--- start of INFORMATION SUPPLIED ---

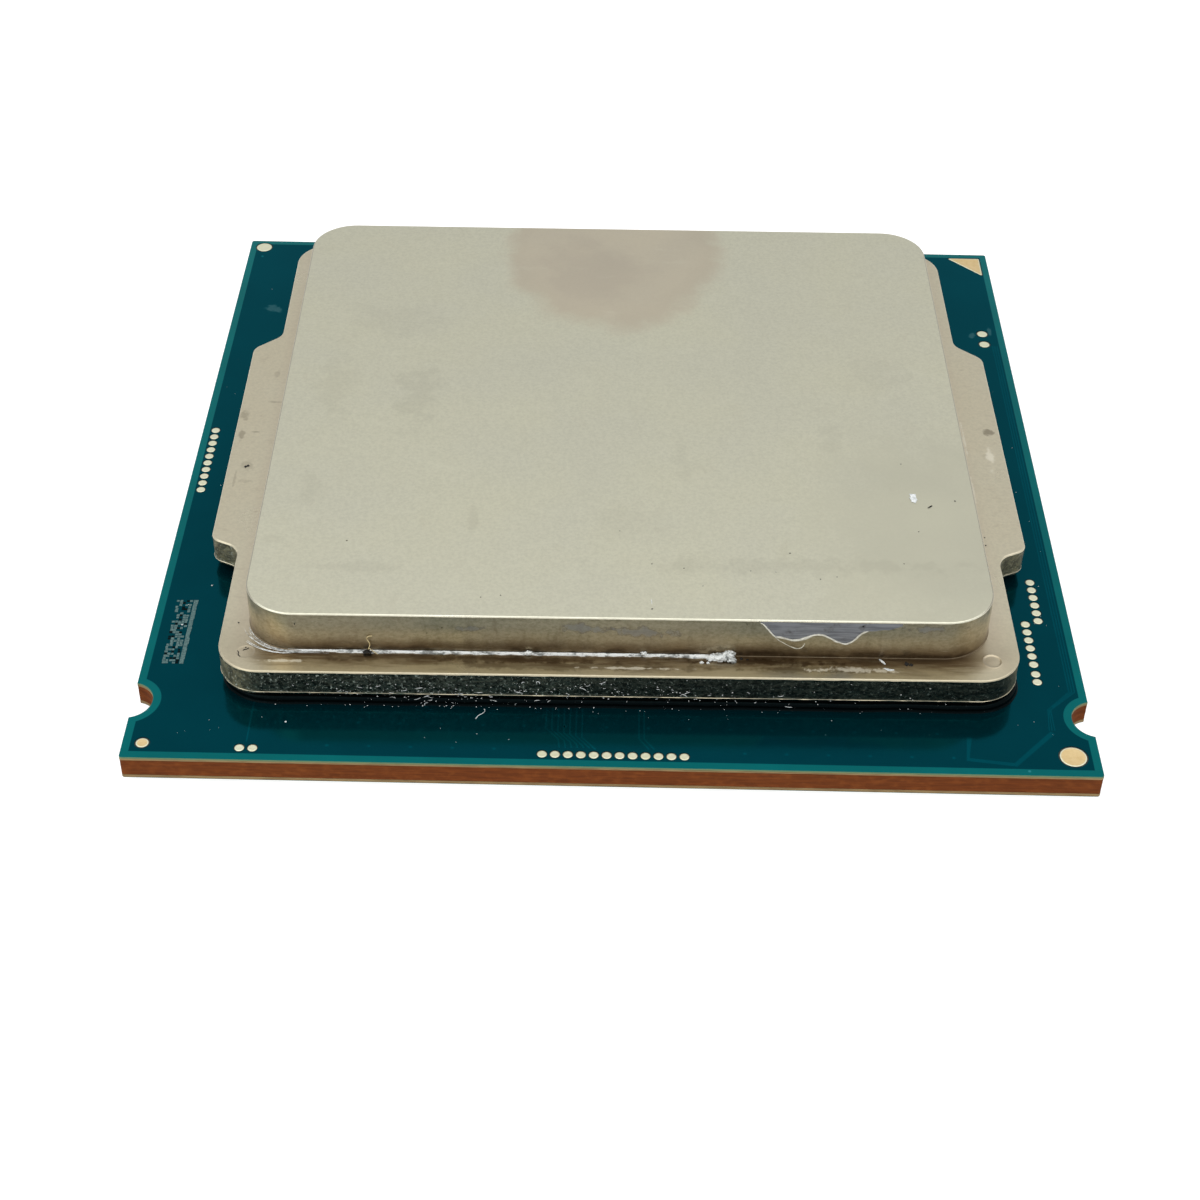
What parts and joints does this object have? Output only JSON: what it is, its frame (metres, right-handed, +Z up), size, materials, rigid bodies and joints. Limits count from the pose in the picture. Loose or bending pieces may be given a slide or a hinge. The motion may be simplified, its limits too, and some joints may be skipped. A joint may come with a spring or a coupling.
{
  "type": "cpu processor",
  "caption": "Square land-grid processor package: stepped nickel-plated heat spreader with side ears on a notched laminate board with contact lands and capacitors underneath.",
  "frame": {"origin": "middle of the board in plan, level with the bottoms of the land-side capacitors", "axes": "+Z up out of the heat spreader, +X right and +Y back when the two keying notches are near the front corners"},
  "size_m": [0.0376, 0.0376, 0.005],
  "materials": {
    "nickel_plate": "satin nickel plating over copper, fine blasted grain",
    "lid_sealant": "black silicone, slightly glossy",
    "solder_mask": "dark teal lacquer, glossy",
    "buildup_resin": "tan cut resin layers",
    "core_laminate": "rust-brown cut glass-fibre laminate",
    "copper": "bare copper foil",
    "gold": "pale gold plating over copper",
    "silicon": "ground silicon, dark grey",
    "solder": "dull solder",
    "underfill_resin": "dark filled epoxy",
    "capacitor": "brown ceramic body with matt tin ends"
  },
  "bodies": {
    "root": {"land_field": "gold", "bottom_solder_mask": "solder_mask", "lower_buildup": "buildup_resin", "lower_copper_plane": "copper", "core_laminate": "core_laminate", "upper_copper_plane": "copper", "upper_buildup": "buildup_resin", "top_solder_mask": "solder_mask", "pin_one_triangle": "gold", "front_left_fiducial": "gold", "front_right_pad": "gold", "back_left_pad": "gold", "right_edge_pad_back": "gold", "right_edge_pad_front": "gold", "solder_bumps": "solder", "silicon_die": "silicon", "underfill": "underfill_resin", "thermal_solder": "solder", "lid_sealant": "lid_sealant", "heat_spreader": "nickel_plate", "land_side_capacitor_01": "capacitor", "land_side_capacitor_02": "capacitor", "land_side_capacitor_03": "capacitor", "land_side_capacitor_04": "capacitor", "land_side_capacitor_05": "capacitor", "land_side_capacitor_06": "capacitor", "land_side_capacitor_07": "capacitor", "land_side_capacitor_08": "capacitor", "land_side_capacitor_09": "capacitor", "land_side_capacitor_10": "capacitor", "land_side_capacitor_11": "capacitor", "land_side_capacitor_12": "capacitor", "land_side_capacitor_13": "capacitor", "land_side_capacitor_14": "capacitor", "land_side_capacitor_15": "capacitor", "land_side_capacitor_16": "capacitor", "land_side_capacitor_17": "capacitor", "land_side_capacitor_18": "capacitor", "land_side_capacitor_19": "capacitor", "land_side_capacitor_20": "capacitor", "land_side_capacitor_21": "capacitor", "land_side_capacitor_22": "capacitor", "land_side_capacitor_23": "capacitor", "land_side_capacitor_24": "capacitor"}
  },
  "joints": []
}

--- end of INFORMATION SUPPLIED ---

## PROBLEM DESCRIPTION
Quote the data in full, keeping each word unchanged.

## ANSWER FOR THE TASK
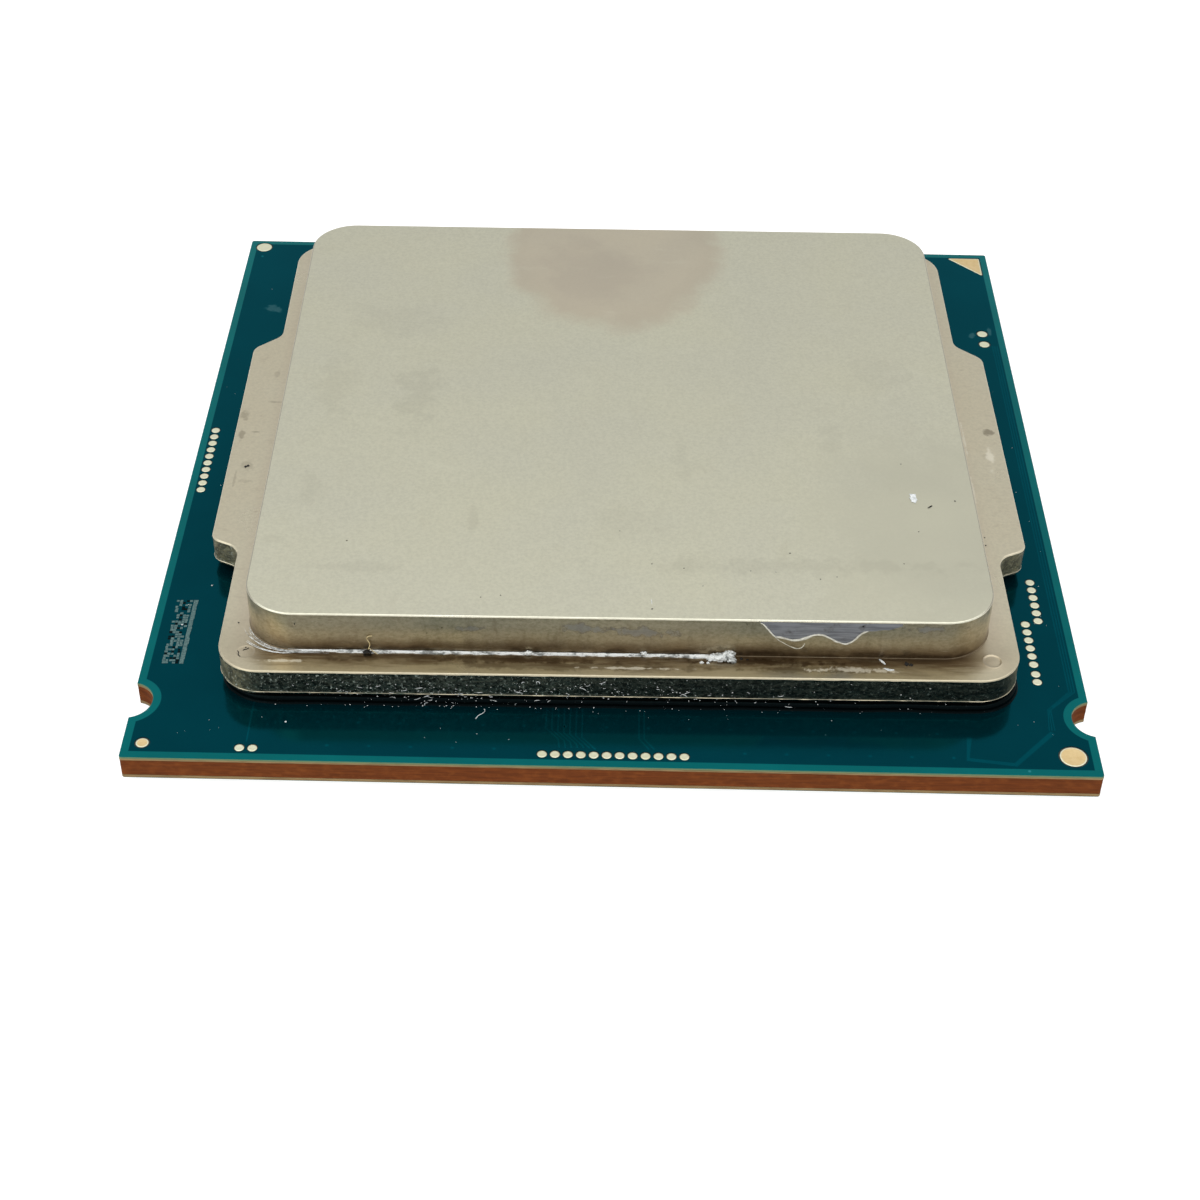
What parts and joints does this object have? Output only JSON: what it is, its frame (metres, right-handed, +Z up), size, materials, rigid bodies and joints. Limits count from the pose in the picture. Loose or bending pieces may be given a slide or a hinge. The motion may be simplified, its limits too, and some joints may be skipped. A joint may come with a spring or a coupling.
{
  "type": "cpu processor",
  "caption": "Square land-grid processor package: stepped nickel-plated heat spreader with side ears on a notched laminate board with contact lands and capacitors underneath.",
  "frame": {"origin": "middle of the board in plan, level with the bottoms of the land-side capacitors", "axes": "+Z up out of the heat spreader, +X right and +Y back when the two keying notches are near the front corners"},
  "size_m": [0.0376, 0.0376, 0.005],
  "materials": {
    "nickel_plate": "satin nickel plating over copper, fine blasted grain",
    "lid_sealant": "black silicone, slightly glossy",
    "solder_mask": "dark teal lacquer, glossy",
    "buildup_resin": "tan cut resin layers",
    "core_laminate": "rust-brown cut glass-fibre laminate",
    "copper": "bare copper foil",
    "gold": "pale gold plating over copper",
    "silicon": "ground silicon, dark grey",
    "solder": "dull solder",
    "underfill_resin": "dark filled epoxy",
    "capacitor": "brown ceramic body with matt tin ends"
  },
  "bodies": {
    "root": {"land_field": "gold", "bottom_solder_mask": "solder_mask", "lower_buildup": "buildup_resin", "lower_copper_plane": "copper", "core_laminate": "core_laminate", "upper_copper_plane": "copper", "upper_buildup": "buildup_resin", "top_solder_mask": "solder_mask", "pin_one_triangle": "gold", "front_left_fiducial": "gold", "front_right_pad": "gold", "back_left_pad": "gold", "right_edge_pad_back": "gold", "right_edge_pad_front": "gold", "solder_bumps": "solder", "silicon_die": "silicon", "underfill": "underfill_resin", "thermal_solder": "solder", "lid_sealant": "lid_sealant", "heat_spreader": "nickel_plate", "land_side_capacitor_01": "capacitor", "land_side_capacitor_02": "capacitor", "land_side_capacitor_03": "capacitor", "land_side_capacitor_04": "capacitor", "land_side_capacitor_05": "capacitor", "land_side_capacitor_06": "capacitor", "land_side_capacitor_07": "capacitor", "land_side_capacitor_08": "capacitor", "land_side_capacitor_09": "capacitor", "land_side_capacitor_10": "capacitor", "land_side_capacitor_11": "capacitor", "land_side_capacitor_12": "capacitor", "land_side_capacitor_13": "capacitor", "land_side_capacitor_14": "capacitor", "land_side_capacitor_15": "capacitor", "land_side_capacitor_16": "capacitor", "land_side_capacitor_17": "capacitor", "land_side_capacitor_18": "capacitor", "land_side_capacitor_19": "capacitor", "land_side_capacitor_20": "capacitor", "land_side_capacitor_21": "capacitor", "land_side_capacitor_22": "capacitor", "land_side_capacitor_23": "capacitor", "land_side_capacitor_24": "capacitor"}
  },
  "joints": []
}